[Entries taken from a collection]

+++

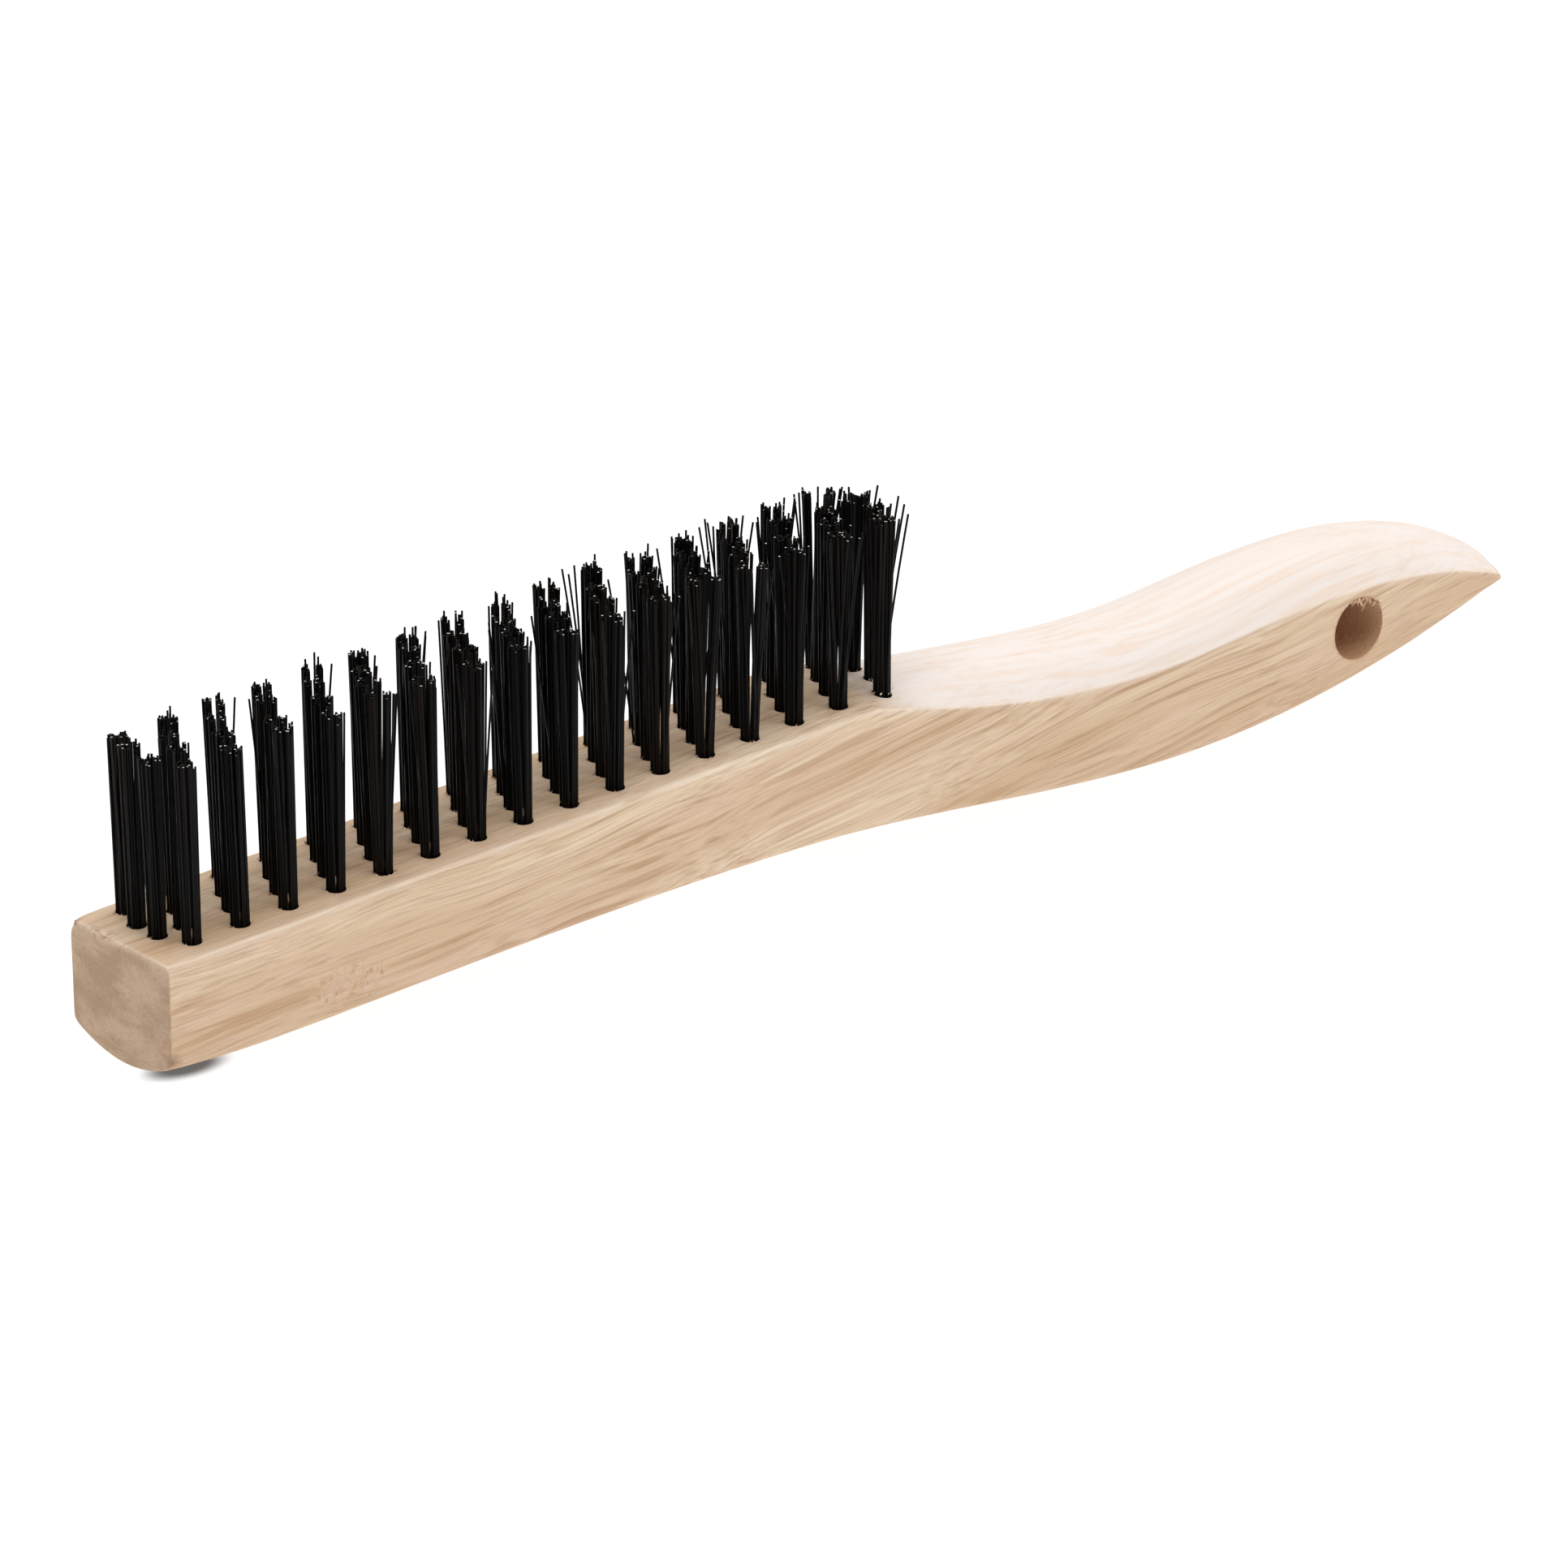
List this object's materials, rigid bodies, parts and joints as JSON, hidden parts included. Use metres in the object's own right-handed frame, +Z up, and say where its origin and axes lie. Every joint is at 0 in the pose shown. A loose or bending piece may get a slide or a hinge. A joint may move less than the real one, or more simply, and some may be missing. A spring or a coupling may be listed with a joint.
{
  "type": "wire scratch brush",
  "caption": "Curved-handle hardwood scratch brush with four staggered rows of stiff wire tufts and a hang hole near the tip of the handle.",
  "frame": {"origin": "on the bench, under the middle of the brush's box", "axes": "+X along the brush towards the tip of the handle, +Z up, away from the bench and towards the wire tips, +Y across the block"},
  "size_m": [0.2616, 0.0222, 0.0524],
  "materials": {
    "hardwood": "bare, fine sawn and sanded",
    "tuft_wire": "black oil-tempered wire, satin",
    "anchor_wire": "drawn flat wire"
  },
  "bodies": {
    "root": {"block_and_handle": "hardwood", "tufts_rank_01": "tuft_wire", "tufts_rank_02": "tuft_wire", "tufts_rank_03": "tuft_wire", "tufts_rank_04": "tuft_wire", "tufts_rank_05": "tuft_wire", "tufts_rank_06": "tuft_wire", "tufts_rank_07": "tuft_wire", "tufts_rank_08": "tuft_wire", "tufts_rank_09": "tuft_wire", "tufts_rank_10": "tuft_wire", "tufts_rank_11": "tuft_wire", "tufts_rank_12": "tuft_wire", "tufts_rank_13": "tuft_wire", "tufts_rank_14": "tuft_wire", "tufts_rank_15": "tuft_wire", "tufts_rank_16": "tuft_wire", "tufts_rank_17": "tuft_wire", "anchors_rank_01": "anchor_wire", "anchors_rank_02": "anchor_wire", "anchors_rank_03": "anchor_wire", "anchors_rank_04": "anchor_wire", "anchors_rank_05": "anchor_wire", "anchors_rank_06": "anchor_wire", "anchors_rank_07": "anchor_wire", "anchors_rank_08": "anchor_wire", "anchors_rank_09": "anchor_wire", "anchors_rank_10": "anchor_wire", "anchors_rank_11": "anchor_wire", "anchors_rank_12": "anchor_wire", "anchors_rank_13": "anchor_wire", "anchors_rank_14": "anchor_wire", "anchors_rank_15": "anchor_wire", "anchors_rank_16": "anchor_wire", "anchors_rank_17": "anchor_wire"}
  },
  "joints": []
}
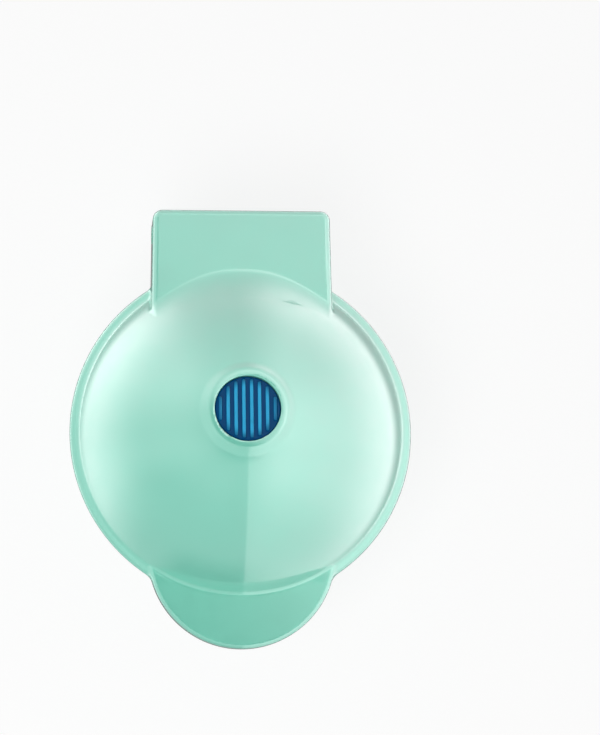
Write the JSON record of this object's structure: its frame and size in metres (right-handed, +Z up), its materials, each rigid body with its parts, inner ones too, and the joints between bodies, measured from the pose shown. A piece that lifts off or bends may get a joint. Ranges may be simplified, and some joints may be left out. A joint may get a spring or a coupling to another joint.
{
  "type": "electric pie maker",
  "caption": "Round countertop pie maker with a domed hinged lid, indicator window, handle tabs and crimping plates.",
  "frame": {"origin": "on the table, under the middle of the round body, about 1 mm in front of the middle of the whole", "axes": "+Z up, +Y towards the hinge block at the back, -Y towards the handle tabs, +X to the right seen from the front"},
  "size_m": [0.127, 0.1623, 0.0962],
  "materials": {
    "mint_plastic": "gloss moulded, pale mint green",
    "plate_metal": "die cast with a dark non-stick coating",
    "heater_sheath": "heat-tinted steel sheath",
    "zinc_steel": "bright zinc plated sheet and screws",
    "pin_steel": "ground steel pin",
    "phenolic": "brown phenolic moulding",
    "fuse_body": "tinned can",
    "lead_sleeve": "white heat-resistant sleeve",
    "white_nylon": "natural white nylon",
    "grey_rubber": "matt dark grey rubber",
    "blue_window": "deep blue tinted window with ribs",
    "lamp_glass": "clear glass"
  },
  "bodies": {
    "base": {"base_shell": "mint_plastic", "base_liner": "mint_plastic", "lower_plate": "plate_metal", "lower_heater": "heater_sheath", "lower_heater_clamp": "zinc_steel", "lower_clamp_screws": "zinc_steel", "base_heat_shield": "zinc_steel", "lower_plate_screws": "zinc_steel", "thermostat": "phenolic", "thermostat_bracket": "zinc_steel", "thermal_fuse": "fuse_body", "fuse_clip": "zinc_steel", "base_leads": "lead_sleeve", "base_crimps": "zinc_steel", "cord_gland": "white_nylon", "base_screws": "zinc_steel", "rubber_feet": "grey_rubber"},
    "lid": {"lid_shell": "mint_plastic", "lid_liner": "mint_plastic", "upper_plate": "plate_metal", "upper_heater": "heater_sheath", "upper_heater_clamp": "zinc_steel", "upper_clamp_screws": "zinc_steel", "lid_heat_shield": "zinc_steel", "upper_plate_screws": "zinc_steel", "indicator_lens": "blue_window", "lamp_holder": "white_nylon", "lamp_holder_screws": "zinc_steel", "pilot_lamp": "lamp_glass", "lid_leads": "lead_sleeve", "lid_crimps": "zinc_steel", "lid_screws": "zinc_steel", "hinge_pin_left": "pin_steel", "hinge_pin_right": "pin_steel", "hinge_cap_left": "mint_plastic", "hinge_cap_right": "mint_plastic"}
  },
  "joints": [
    {"name": "lid_hinge", "type": "hinge", "parent": "base", "child": "lid", "pos_m": [0, 0.0742, 0.0605], "axis": [-1, 0, 0], "range_deg": [0, 100]}
  ]
}
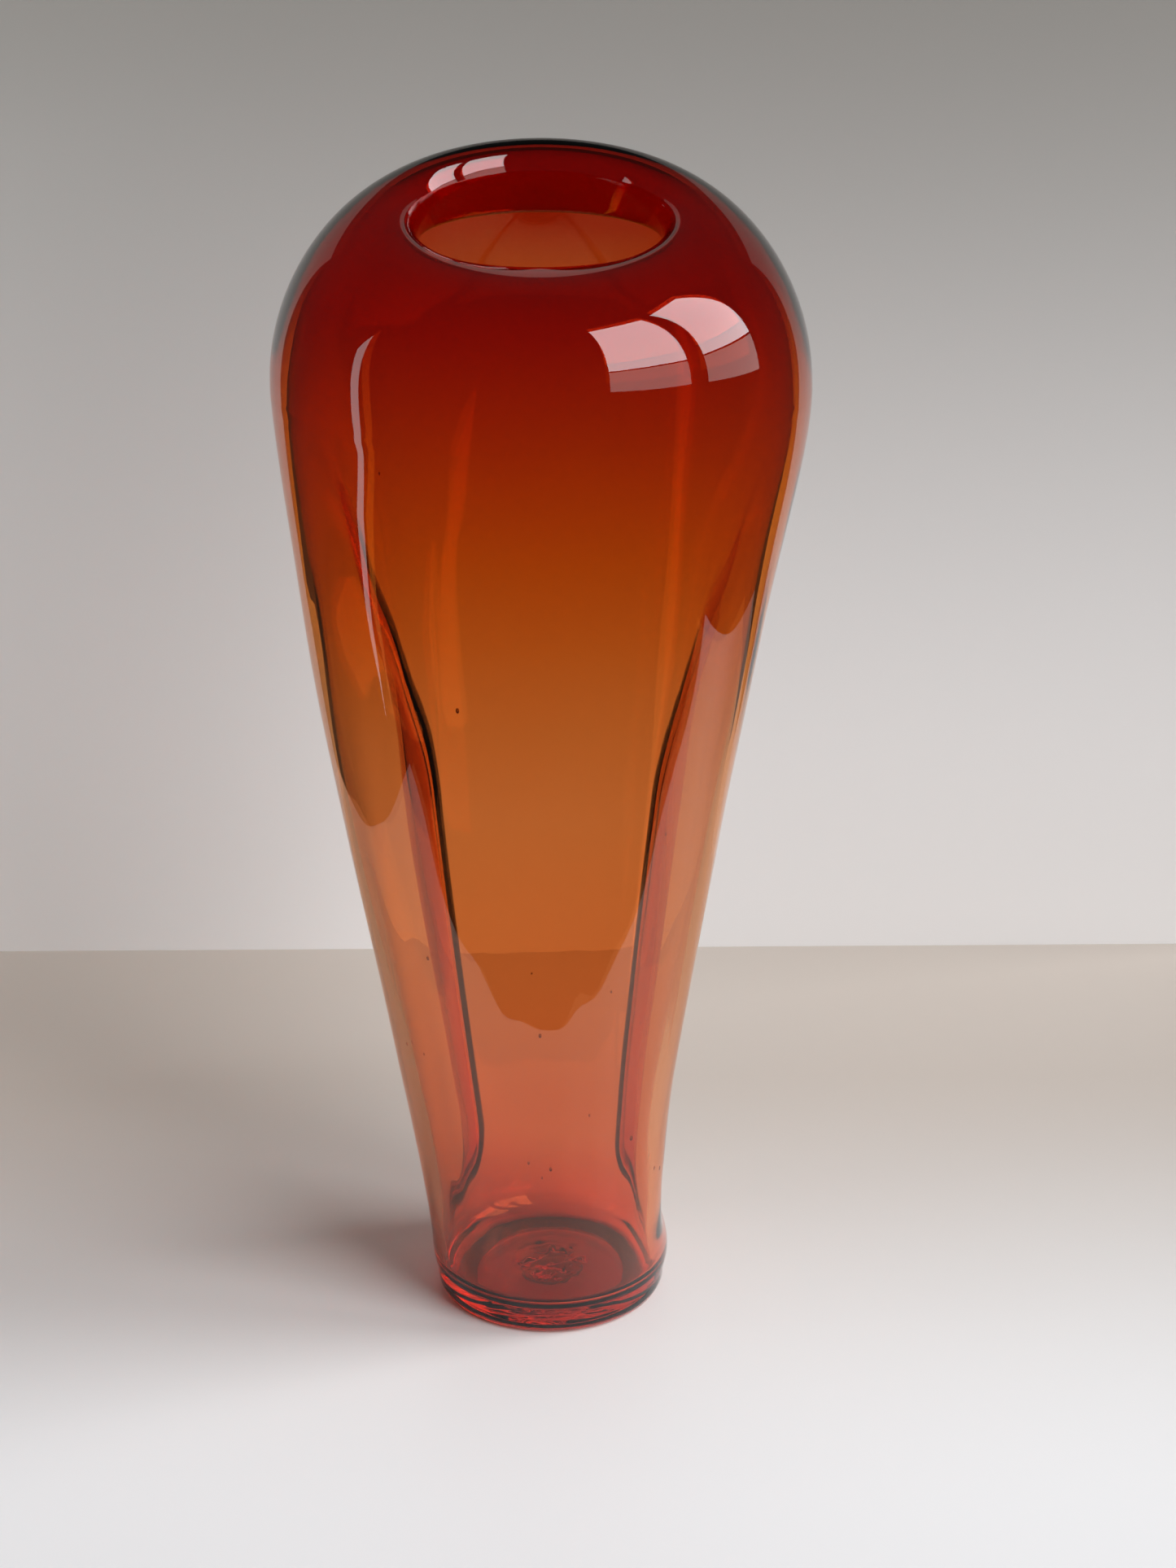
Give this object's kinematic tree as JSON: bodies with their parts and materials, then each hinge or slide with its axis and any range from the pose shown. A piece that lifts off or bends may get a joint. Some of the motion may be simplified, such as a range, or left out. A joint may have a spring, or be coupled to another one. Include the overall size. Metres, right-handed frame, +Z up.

+++

== THE EXERCISE ==
Across the records, how many lines contain "shown"? Only the number should be given.

== CORRECT ANSWER ==
3